Editor's Note: On March 1, the CDC updated and simplified its recommendations on isolation for people with respiratory virus symptoms and illnesses.
The U.S. Centers for Disease Control and Prevention (CDC) is expected to drop previous guidance regarding COVID-19 isolation time, according to a Feb. 13 report, in a move that stands to have wide-ranging impacts on the workplace.
Unnamed agency officials told The Washington Post that the CDC is planning to announce this spring that people with COVID-19 no longer need to isolate once they have been fever-free for 24 hours and their symptoms are mild or improving. The current guidance states that people should isolate for at least five days if they tested positive for the virus, then continue to mask for five days.
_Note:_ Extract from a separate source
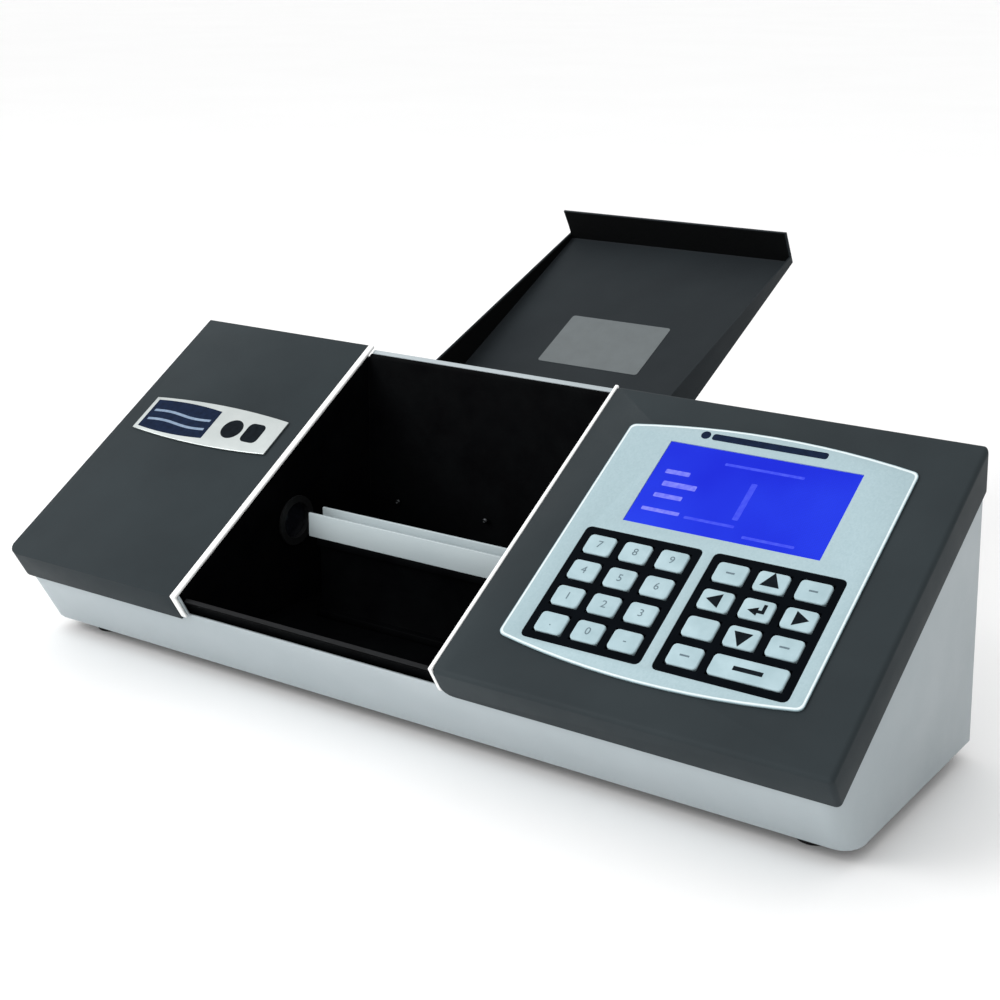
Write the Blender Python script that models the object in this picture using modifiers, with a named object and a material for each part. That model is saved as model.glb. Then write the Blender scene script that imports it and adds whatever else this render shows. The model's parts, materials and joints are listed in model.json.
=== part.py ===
"""Bench spectrophotometer for long glass cells, with its sample chamber's lid swung open.

Units are metres with +Z up and +X to the operator's right. The case is a wedge: its top slopes
up from a front crease, and its front face is square to that slope. The origin is on the bench,
under the centre of the whole instrument with its lid open.
"""
import math

import bmesh
import bpy
from mathutils import Vector

# Driving dimensions of the case. "Slope" sizes are measured up the sloping top from the crease.
CASE_WIDTH = 0.515
SLOPE = math.radians(31.3)
SLOPE_LENGTH = 0.2038
CREASE_HEIGHT = 0.056
BASE_HEIGHT = 0.008
SHEET = 0.002
COVER_SHEET = 0.0012
GAP = 0.0003
COVER_LIP = 0.0185
LIP_CORNER_RADIUS = 0.006
CASE_INSET = COVER_SHEET + 0.0004
CASE_CORNER_RADIUS = 0.010
COVER_CORNER_RADIUS = 0.008
PANEL_TOP = 0.150
CUT_MARGIN = 0.01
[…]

No official guidance has been announced yet.
California announced relaxed COVID-19 guidance for its own state last month, saying that people who test positive for COVID-19 do not have to isolate for a specific amount of time. Oregon also loosened its policy last year after the COVID-19 public health emergency ended. Now both state policies say that people with symptoms may return to work if 24 hours have passed with no fever, and symptoms are mild or improving.
The news comes at a precarious time as COVID-19 cases have been at very high levels since the holidays, with hospitalizations and deaths rising most weeks this year. As a result, employers are left dealing with significant amounts of employee illness and absences.
The guidance reports also come as industry experts recently told SHRM Online that despite any relaxed guidance—like in California and Oregon—employers would be well served to encourage, and even require, sick employees to stay home. That’s because even though it might seem helpful in the short term to keep employees working, long-term issues will likely arise that will impact more staff and even customers or clients. Ensuring sick employees stay home and take advantage of paid sick leave can keep a staff outbreak at bay.
“It’s important that people have sick leave, and it’s important that we discourage people who are sick from coming to the workplace,” said Dr. Jeff Levin-Scherz, population health leader with WTW in Boston. “Nobody should feel like they’re going to be harshly judged because they call in sick or they do their work virtually.”
Meanwhile, a recent survey of 1,000 managers from Resume Builder found that 20 percent of managers say they encourage workers to come into the office even when they are sick. Surprisingly, 45 percent of these managers (11 percent of the total sample) admit to “often shaming visibly sick workers” who then come into the office after they were told to.
Julia Toothacre, Resume Builder’s resume and career strategist, said having sick employees in the office can backfire on organizations.
“Having a culture where workers are asked to work or just expected to work when sick is bad for companies because it enforces the view that companies only see [employees] as a number versus a human being,” she said. “It creates a culture that lacks empathy and ultimately doesn’t care for its employees’ health, well-being or productivity. People who are sick are more likely to make mistakes and can be slower to comprehend. It doesn’t make sense to encourage sick people to work when they aren’t 100 percent ready to work.”